**WHAT TO PRODUCE:**
Set down the lines from the one containing "Write part 2 of the build123d" to the one containing "shaded point in", both lines included, exactly as they stand and with no other lines.
>> start PROVIDED DATA
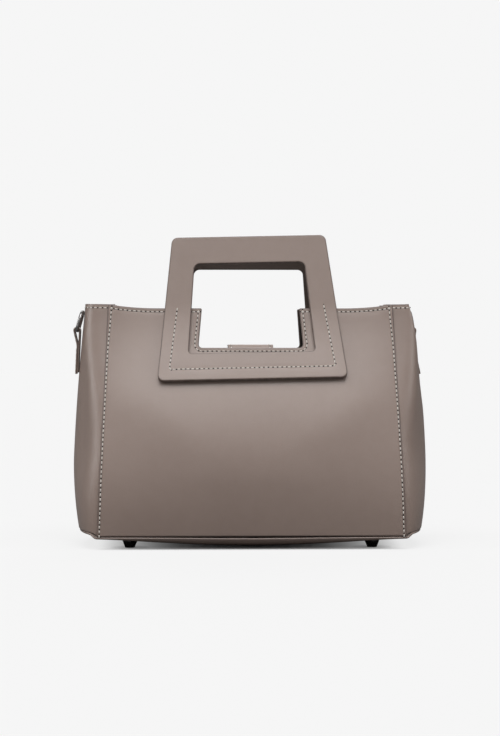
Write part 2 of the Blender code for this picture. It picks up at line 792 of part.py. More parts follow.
>> end PROVIDED DATA
>> start PROVIDED DATA
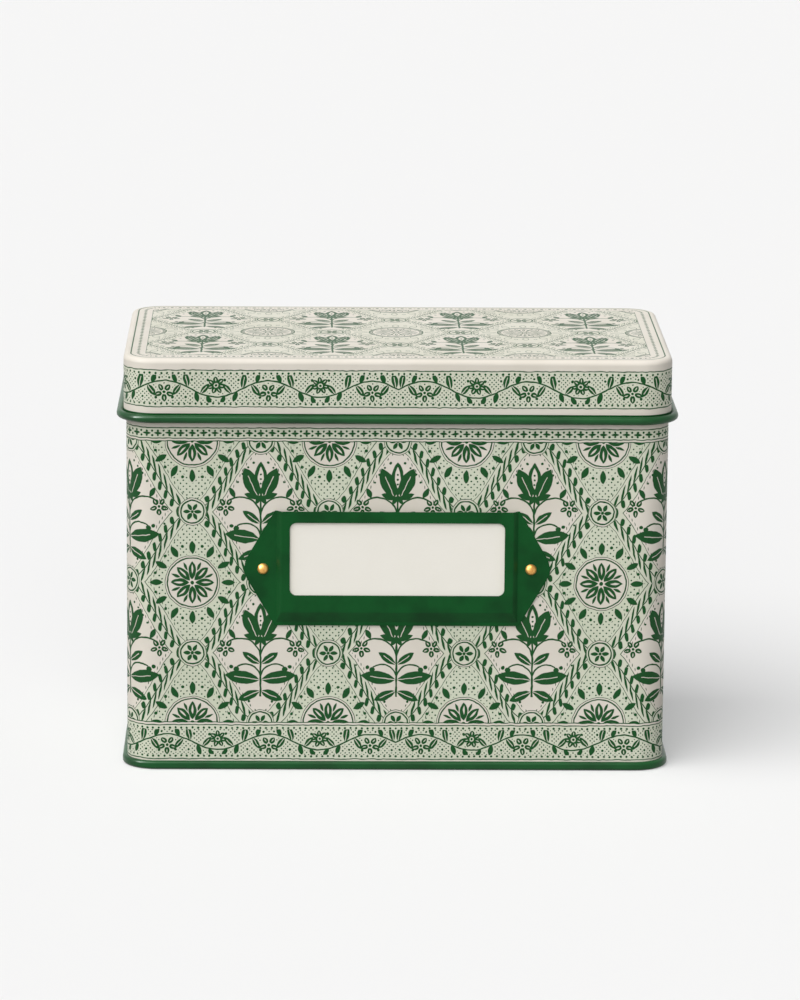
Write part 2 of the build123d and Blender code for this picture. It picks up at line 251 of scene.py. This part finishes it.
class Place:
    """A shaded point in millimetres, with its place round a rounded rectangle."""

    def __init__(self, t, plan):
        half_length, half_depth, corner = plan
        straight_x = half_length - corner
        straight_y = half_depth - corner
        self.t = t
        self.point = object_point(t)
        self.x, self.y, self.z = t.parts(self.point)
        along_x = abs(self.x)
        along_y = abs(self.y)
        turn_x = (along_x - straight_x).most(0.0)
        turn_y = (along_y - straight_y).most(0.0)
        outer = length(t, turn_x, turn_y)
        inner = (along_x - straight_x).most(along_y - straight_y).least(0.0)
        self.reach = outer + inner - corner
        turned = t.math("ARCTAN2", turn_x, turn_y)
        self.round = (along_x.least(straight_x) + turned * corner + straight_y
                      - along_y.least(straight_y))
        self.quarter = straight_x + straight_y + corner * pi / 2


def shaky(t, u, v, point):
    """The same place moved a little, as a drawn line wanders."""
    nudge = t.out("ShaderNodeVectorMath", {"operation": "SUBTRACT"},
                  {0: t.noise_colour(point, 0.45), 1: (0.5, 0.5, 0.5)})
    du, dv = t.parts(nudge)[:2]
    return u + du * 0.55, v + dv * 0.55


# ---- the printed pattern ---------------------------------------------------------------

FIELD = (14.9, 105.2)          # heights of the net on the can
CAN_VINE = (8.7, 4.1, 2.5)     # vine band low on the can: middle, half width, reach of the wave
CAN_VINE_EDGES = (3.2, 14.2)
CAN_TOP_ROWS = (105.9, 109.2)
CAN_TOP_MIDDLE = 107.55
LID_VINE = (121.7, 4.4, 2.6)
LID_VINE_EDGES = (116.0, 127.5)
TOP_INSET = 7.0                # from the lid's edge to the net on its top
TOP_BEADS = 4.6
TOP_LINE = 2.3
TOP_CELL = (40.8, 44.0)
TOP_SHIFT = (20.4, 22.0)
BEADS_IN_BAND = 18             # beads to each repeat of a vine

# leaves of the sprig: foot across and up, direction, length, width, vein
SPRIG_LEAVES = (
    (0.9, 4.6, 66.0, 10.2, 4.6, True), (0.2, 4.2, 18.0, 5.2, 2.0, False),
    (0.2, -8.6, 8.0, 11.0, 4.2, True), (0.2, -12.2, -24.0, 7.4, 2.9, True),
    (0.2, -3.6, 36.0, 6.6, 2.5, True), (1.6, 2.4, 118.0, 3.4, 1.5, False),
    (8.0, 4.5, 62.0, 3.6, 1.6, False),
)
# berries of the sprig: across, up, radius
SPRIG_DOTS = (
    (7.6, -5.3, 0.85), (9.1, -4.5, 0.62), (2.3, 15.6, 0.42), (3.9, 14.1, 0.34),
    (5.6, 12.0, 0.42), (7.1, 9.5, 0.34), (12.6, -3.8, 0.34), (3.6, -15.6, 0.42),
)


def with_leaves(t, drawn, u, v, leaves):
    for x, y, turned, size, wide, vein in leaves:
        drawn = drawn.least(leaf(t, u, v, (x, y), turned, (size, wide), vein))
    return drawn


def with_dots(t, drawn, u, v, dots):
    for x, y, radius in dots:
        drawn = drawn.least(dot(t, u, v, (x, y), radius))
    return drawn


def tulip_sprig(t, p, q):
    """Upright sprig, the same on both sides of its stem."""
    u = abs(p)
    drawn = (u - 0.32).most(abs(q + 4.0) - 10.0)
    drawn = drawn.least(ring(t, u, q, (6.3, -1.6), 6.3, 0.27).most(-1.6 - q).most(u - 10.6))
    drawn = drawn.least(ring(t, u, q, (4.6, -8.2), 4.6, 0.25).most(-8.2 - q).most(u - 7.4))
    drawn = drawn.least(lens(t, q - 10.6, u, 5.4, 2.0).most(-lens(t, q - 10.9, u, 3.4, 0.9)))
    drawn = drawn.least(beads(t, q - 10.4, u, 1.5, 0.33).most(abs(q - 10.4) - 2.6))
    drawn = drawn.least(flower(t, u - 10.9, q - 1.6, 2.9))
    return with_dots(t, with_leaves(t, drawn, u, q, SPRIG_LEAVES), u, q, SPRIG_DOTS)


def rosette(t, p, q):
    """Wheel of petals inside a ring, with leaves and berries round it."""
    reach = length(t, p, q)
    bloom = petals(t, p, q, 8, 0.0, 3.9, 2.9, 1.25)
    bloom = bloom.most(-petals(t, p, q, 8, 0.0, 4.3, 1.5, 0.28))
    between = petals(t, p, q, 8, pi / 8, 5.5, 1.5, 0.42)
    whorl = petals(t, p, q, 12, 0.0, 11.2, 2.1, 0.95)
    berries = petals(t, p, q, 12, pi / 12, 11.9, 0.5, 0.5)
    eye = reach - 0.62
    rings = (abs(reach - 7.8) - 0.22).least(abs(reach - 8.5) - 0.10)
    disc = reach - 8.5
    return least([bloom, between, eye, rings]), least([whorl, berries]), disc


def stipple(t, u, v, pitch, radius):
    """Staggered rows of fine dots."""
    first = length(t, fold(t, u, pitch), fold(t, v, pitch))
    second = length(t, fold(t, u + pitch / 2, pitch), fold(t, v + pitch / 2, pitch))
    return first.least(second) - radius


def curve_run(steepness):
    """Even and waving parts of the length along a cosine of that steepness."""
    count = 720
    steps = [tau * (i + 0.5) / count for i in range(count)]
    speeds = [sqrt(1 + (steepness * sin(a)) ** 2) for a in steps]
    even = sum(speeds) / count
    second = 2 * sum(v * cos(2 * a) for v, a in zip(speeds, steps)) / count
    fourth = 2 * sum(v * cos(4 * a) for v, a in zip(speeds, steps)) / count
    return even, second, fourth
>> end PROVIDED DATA
**FINAL ANSWER:**
Write part 2 of the build123d and Blender code for this picture. It picks up at line 251 of scene.py. This part finishes it.
class Place:
    """A shaded point in millimetres, with its place round a rounded rectangle."""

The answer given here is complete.